The underdeveloped region is bordered by China, Nepal, Bangladesh, Myanmar and Bhutan.
Many of these porous borders are crossed every day by thousands of people, who share similar ethnic, religious, linguistic and cultural characteristics, security officials say.
Traditionally, traffickers have used Nepal as a transit point to send women to the Gulf countries. But trafficking through Myanmar is now on the rise, police say.
Moreh, a thriving business hub on the India-Myanmar border, is the first stop for girls trafficked from the northeastern states.
“The border crossing is easy because agents have family and friends along border villages, who shelter the girls and get them across,” Pachuau said.
“Once they cross over, they are told not to reveal their Indian identities and then they are just lost.”
Now back home, the 17-year-old high school dropout - who did not want to reveal her name - remembers praying three times a day in her Yangon room as she waited for the agent to get her a passport and ticket to fly to Singapore to work as a maid.
“I thought I was escaping to a better place. I was wrong,” she said.
JOB OFFERS
Jervis Lalramnghaka runs a recruitment agency in Aizwal, the capital of Mizoram. His is one of the bigger agencies in the city, that scouts for young women for jobs as domestic help.
“Most of the girls are in their early twenties and divorced,” he told the Thomson Reuters Foundation.

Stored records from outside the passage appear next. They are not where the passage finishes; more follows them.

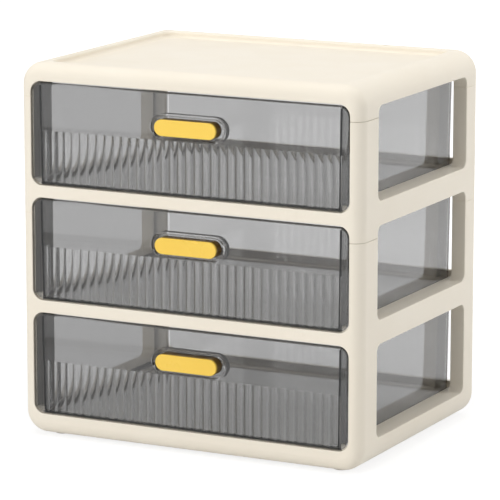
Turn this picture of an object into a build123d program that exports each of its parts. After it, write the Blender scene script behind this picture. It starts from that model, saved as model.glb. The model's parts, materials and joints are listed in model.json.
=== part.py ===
from build123d import *
from math import radians, tan
import os

# Desktop cabinet with three see-through drawers. Millimetres, +Z up, the drawers pull out towards -Y.
# The origin lies on the table, under the middle of the whole object with its handles.

# Cabinet body
body_width = 330.0
body_depth = 247.5
outline_radius = 20.0  # corners of the front view
edge_radius = 11.0  # edges round the front and the back face
foot_height = 2.5
base_rail = 18.2  # front rail under the lowest drawer
middle_rail = 11.0  # front rail between two drawers
top_rail = 16.2  # front rail above the highest drawer
opening_width = 307.0
opening_height = 91.8
opening_radius = 10.0
passage_radius = 8.0
edge_break = 0.8  # small rounding along the openings and the windows

# Cutting and choosing
past = 1.0  # how far a cut runs past the face it opens
nearly = 0.01  # two places this close count as one

# Walls, shelves and rails
side_wall = 13.0
shelf_thickness = 3.0
rail_depth = 12.0
curb_width = 6.4  # curb beside the drawer, inside the side wall
sill_height = 6.0  # curb and window sill, above the shelf
window_head = 4.3  # head of a window, under the top of the front opening
front_column = 33.2
back_column = 28.5
window_radius = 7.0
back_lip_height = 8.7
back_lip_depth = 5.0
back_radius = 10.0

# Tray on top
rim_side = 22.0
rim_front = 14.2
tray_depth = 6.0
tray_corner = 12.0
rim_inner_radius = 2.4
tray_floor_radius = 2.8

# Seams between the mouldings
seam_drop = 14.0  # from the top of an opening down to the seam
seam_groove = 0.35
spigot_height = 7.0
spigot_width = 7.4
spigot_wall = 3.0  # column wall left at the ends of a socket
spigot_gap = 0.2

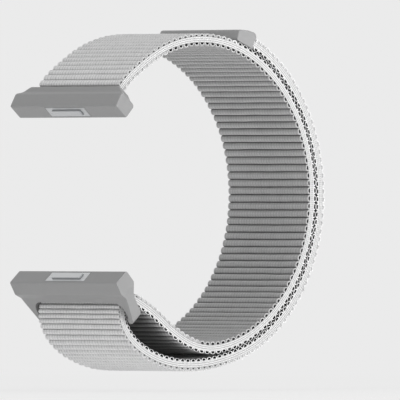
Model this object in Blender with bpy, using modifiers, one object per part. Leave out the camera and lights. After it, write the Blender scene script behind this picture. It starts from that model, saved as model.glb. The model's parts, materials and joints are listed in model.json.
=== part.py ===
"""Nylon hook-and-loop watch strap with its two case connectors, closed as it is when worn.

Metres, +Z up. X runs across the strap, +Y from the watch face to the back of the wrist.
The origin lies on the axis of the upper connector's rail, midway across the strap.
The strap leaves the upper connector, goes over the top, down the back and forward along the
bottom (the wrist leg), turns over the ring connector's bar (the fold), and comes back round
the outside (the return leg) to its end tab at the top.
"""

import math

import bmesh
import bpy
from mathutils import Matrix, Vector

MM = 0.001
ASSEMBLY = "nylon_watch_strap"

# The loop: the line midway through the webbing, seen along X. The tables give an angle about the
# loop's centre, in degrees from +Y, and a share of the radius. In them the anchor bar and the
# ring's bar stand at the two table angles, and at other sizes all their angles follow those bars.
RAIL_SPACING = 39.0 * MM
LOOP_RADIUS = 32.2 * MM
RING_BAR_RADIUS_SHARE = 1.066
TABLE_ANCHOR_ANGLE = 144.89
TABLE_RING_BAR_ANGLE = -134.03
WRIST_LEG_RADIUS_SHARES = (
    (127, 1.043), (115, 1.031), (100, 1.018), (85, 1.007), (65, 0.999), (45, 0.999),
    (25, 1.001), (5, 1.002), (-15, 1.002), (-35, 1.000), (-50, 0.999), (-65, 1.000),
    (-78, 1.002), (-88, 1.001), (-95, 0.991), (-105, 0.962), (-115, 0.932), (-123, 0.921),
)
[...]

“We guarantee them an income of up to 25,000 rupees a month and a two year contract. But the first four months’ salary comes to me as fees.”
He sends young women to Singapore, Malaysia and sometimes Macau on Indian passports only, he said, admitting it was a complicated, bureaucratic process compared to acquiring fake travel documents in Myanmar.
Along the main road that winds through Aizwal town, posters advertising “housemaid jobs and good salaries” are everywhere. Each has the number of an agency at the bottom.
Many such unregistered agencies teach the girls a smattering of English, some basic housekeeping skills and send them to Myanmar as a jumping off point, said Lallianmawia Mawitea, head of the Mizoram anti-trafficking unit.
“Getting a passport and travel documents in Myanmar is easy for the agents,” he said.
“The girls don’t realise that when they travel on the fake passport of another country, there is very little we can do to help them when they are abused or in trouble.”
BILATERAL TIES
The rescue of the 17-year-old in September, along with seven other Manipuri girls from Yangon, was a test case for authorities in both countries as they tried to repatriate them.
“Rescuing the Indian girls from Manipur was easy but the repatriation was a learning lesson,” said Maung Maung Win of the Young Men’s Christian Association in Yangon.
The charity mortgaged their property to pay for the indemnity bonds required to release the girls, who had been booked under the Burma Immigration Act of 1947 for illegally entering Myanmar, he said.
A new cooperation agreement between India and Myanmar aims to plug the gaps in this trafficking route.
Now in its final stages of approval, the agreement looks at ways to protect trafficking victims, ensure early repatriation and to prosecute traffickers.
“A coalition of organisations across the border is essential to ensure repatriation of trafficking victims,” said Kharbhih, who was part of the discussions on the bilateral agreement.
“In the case of the Manipuri girls, we worked with our partners in Yangon and pushed hard to get them home. It would have been easier if the protocol was in place.”